Pull out of the data below the stretch of lines bounded by the one containing "fillet([circle_at(rim_radius, 0), circle_at(rim_radius" and the one containing "from mathutils import Euler, Matrix, Vector, noise", both bounds included, unchanged.
╔══
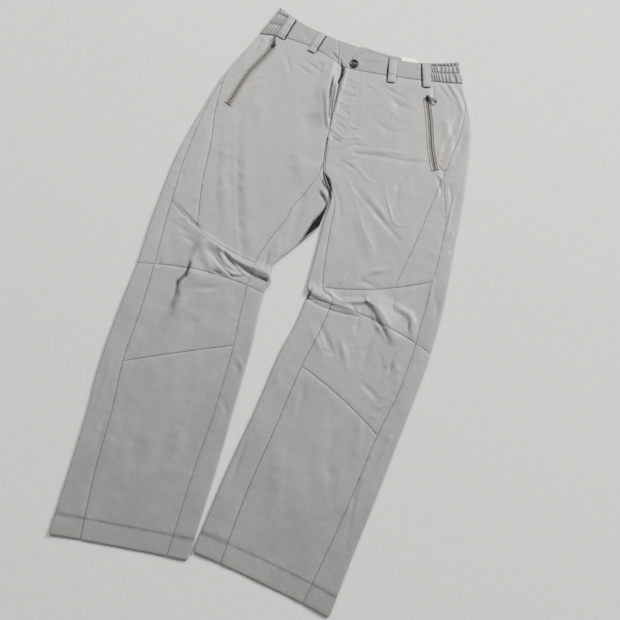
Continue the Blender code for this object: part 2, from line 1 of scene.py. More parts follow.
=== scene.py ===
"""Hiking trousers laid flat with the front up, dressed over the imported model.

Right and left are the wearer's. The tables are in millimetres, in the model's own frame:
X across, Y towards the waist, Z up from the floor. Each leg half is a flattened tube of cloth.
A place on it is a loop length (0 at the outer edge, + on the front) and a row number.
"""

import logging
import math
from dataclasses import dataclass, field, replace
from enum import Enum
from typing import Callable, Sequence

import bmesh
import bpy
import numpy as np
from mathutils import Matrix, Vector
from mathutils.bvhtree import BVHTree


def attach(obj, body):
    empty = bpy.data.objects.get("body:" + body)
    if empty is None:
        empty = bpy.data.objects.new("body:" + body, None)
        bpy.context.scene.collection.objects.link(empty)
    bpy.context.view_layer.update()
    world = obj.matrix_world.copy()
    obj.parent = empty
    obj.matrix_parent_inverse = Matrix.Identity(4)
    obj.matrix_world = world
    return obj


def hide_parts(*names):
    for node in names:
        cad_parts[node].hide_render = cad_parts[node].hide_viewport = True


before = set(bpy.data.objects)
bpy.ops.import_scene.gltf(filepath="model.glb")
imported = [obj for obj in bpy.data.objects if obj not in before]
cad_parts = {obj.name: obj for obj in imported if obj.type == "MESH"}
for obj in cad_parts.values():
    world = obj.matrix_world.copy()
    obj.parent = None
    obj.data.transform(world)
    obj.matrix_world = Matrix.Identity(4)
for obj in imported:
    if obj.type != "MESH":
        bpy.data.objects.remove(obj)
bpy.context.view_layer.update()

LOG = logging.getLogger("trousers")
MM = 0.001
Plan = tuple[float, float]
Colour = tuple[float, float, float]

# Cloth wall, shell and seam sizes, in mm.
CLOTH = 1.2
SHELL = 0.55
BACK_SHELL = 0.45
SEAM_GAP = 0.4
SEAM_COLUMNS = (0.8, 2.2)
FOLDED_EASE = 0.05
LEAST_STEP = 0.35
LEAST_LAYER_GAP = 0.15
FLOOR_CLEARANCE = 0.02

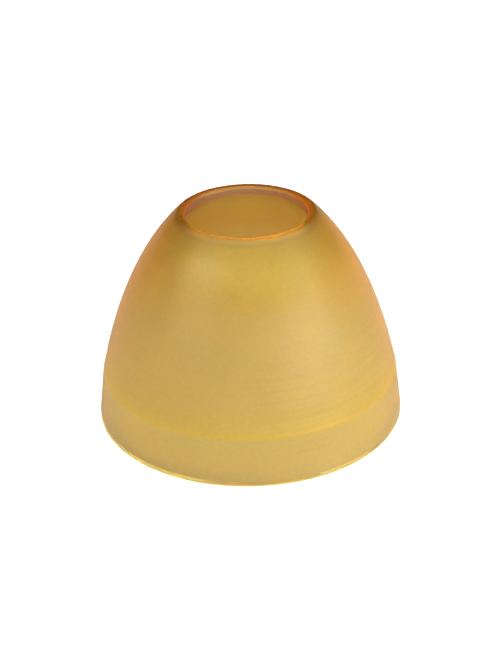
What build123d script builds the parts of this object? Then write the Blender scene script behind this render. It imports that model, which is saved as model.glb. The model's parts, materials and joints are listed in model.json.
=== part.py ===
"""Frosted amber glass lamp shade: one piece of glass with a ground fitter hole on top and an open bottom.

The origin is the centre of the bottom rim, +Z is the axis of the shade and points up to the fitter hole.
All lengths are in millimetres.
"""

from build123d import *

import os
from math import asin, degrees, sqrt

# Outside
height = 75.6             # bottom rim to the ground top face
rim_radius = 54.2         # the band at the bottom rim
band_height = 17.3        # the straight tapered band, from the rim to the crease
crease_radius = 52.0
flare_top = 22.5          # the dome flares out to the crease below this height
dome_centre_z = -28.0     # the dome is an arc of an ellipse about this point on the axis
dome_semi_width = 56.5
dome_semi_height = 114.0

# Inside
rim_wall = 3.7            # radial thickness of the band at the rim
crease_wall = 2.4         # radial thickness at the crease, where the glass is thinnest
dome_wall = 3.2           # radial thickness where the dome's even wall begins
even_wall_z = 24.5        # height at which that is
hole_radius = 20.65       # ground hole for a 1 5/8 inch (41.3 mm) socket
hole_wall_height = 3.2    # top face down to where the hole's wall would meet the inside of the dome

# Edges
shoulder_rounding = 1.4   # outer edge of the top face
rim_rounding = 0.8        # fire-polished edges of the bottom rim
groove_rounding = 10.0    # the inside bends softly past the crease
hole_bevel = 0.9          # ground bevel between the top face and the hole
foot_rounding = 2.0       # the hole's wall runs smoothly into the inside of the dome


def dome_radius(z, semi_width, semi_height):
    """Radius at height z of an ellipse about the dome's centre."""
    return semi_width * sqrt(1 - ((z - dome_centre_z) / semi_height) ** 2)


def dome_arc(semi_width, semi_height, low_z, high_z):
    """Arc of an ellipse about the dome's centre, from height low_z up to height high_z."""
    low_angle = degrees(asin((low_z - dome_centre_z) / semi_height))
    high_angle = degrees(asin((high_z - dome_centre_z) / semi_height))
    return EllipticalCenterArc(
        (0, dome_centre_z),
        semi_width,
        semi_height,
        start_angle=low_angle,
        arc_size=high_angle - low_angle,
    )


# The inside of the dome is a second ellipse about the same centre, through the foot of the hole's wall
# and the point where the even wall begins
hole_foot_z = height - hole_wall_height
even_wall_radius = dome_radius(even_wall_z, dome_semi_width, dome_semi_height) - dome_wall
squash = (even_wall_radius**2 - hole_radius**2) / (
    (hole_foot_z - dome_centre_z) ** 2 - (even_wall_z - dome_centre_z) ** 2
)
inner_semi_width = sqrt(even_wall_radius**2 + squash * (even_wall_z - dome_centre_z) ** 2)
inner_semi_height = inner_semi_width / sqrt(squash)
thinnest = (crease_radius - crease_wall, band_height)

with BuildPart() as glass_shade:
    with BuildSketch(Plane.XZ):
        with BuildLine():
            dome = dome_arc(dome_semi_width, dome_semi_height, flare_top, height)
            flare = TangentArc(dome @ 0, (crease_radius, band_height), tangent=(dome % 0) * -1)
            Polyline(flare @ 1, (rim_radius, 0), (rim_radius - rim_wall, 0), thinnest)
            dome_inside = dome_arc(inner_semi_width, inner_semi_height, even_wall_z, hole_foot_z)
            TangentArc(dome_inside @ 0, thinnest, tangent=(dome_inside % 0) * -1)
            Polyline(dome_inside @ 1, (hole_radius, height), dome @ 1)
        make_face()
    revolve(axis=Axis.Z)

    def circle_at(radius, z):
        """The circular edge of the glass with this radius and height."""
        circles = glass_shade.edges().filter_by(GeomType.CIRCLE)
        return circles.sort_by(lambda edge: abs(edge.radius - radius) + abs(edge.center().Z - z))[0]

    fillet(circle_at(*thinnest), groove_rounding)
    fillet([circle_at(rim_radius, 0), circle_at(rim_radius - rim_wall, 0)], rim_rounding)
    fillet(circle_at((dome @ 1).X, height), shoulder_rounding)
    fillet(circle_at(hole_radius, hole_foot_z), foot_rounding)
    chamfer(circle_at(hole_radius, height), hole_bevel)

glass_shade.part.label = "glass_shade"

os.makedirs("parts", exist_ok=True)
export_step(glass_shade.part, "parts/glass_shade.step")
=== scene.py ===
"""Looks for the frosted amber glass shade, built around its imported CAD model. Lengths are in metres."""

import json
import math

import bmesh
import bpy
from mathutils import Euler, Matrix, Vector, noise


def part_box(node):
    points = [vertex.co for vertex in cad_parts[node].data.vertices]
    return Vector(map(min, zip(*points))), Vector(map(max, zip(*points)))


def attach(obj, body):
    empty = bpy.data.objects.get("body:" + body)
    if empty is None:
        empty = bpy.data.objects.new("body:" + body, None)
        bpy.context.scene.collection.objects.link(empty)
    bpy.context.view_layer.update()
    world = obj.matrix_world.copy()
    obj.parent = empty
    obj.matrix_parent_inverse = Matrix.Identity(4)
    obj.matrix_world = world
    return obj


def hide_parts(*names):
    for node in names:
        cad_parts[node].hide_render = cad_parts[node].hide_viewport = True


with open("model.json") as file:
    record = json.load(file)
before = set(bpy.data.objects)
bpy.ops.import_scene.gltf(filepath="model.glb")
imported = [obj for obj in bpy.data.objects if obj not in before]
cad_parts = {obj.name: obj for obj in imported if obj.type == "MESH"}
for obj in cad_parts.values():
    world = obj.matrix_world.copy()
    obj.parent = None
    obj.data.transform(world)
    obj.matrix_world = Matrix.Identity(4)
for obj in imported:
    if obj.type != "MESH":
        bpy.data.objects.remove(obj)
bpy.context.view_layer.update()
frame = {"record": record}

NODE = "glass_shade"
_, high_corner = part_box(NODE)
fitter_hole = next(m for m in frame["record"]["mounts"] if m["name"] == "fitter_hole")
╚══
╔══
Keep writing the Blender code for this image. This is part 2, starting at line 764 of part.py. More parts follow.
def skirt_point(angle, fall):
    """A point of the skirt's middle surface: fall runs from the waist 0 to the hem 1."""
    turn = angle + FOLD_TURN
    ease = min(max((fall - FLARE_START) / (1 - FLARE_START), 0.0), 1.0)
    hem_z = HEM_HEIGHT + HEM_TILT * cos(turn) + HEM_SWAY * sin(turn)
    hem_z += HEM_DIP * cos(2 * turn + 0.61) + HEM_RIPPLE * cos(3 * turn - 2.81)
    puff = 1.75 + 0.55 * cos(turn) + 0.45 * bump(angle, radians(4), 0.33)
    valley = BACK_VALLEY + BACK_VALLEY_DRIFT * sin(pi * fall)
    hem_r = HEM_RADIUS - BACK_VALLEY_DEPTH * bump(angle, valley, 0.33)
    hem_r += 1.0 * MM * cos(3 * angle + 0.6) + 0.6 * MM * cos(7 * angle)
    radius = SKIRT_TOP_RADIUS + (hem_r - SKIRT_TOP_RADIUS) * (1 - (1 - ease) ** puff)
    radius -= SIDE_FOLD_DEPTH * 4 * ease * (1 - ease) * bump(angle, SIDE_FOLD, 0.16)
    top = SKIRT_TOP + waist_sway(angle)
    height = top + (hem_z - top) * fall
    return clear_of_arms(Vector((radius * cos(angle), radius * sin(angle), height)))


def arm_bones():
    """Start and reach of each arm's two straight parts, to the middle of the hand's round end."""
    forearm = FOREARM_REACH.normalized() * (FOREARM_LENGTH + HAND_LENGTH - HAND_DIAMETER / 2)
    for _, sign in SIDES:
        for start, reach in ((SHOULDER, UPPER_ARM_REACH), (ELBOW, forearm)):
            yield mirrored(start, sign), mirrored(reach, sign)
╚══
■ **FULL SOLUTION**
    fillet([circle_at(rim_radius, 0), circle_at(rim_radius - rim_wall, 0)], rim_rounding)
    fillet(circle_at((dome @ 1).X, height), shoulder_rounding)
    fillet(circle_at(hole_radius, hole_foot_z), foot_rounding)
    chamfer(circle_at(hole_radius, height), hole_bevel)

glass_shade.part.label = "glass_shade"

os.makedirs("parts", exist_ok=True)
export_step(glass_shade.part, "parts/glass_shade.step")
=== scene.py ===
"""Looks for the frosted amber glass shade, built around its imported CAD model. Lengths are in metres."""

import json
import math

import bmesh
import bpy
from mathutils import Euler, Matrix, Vector, noise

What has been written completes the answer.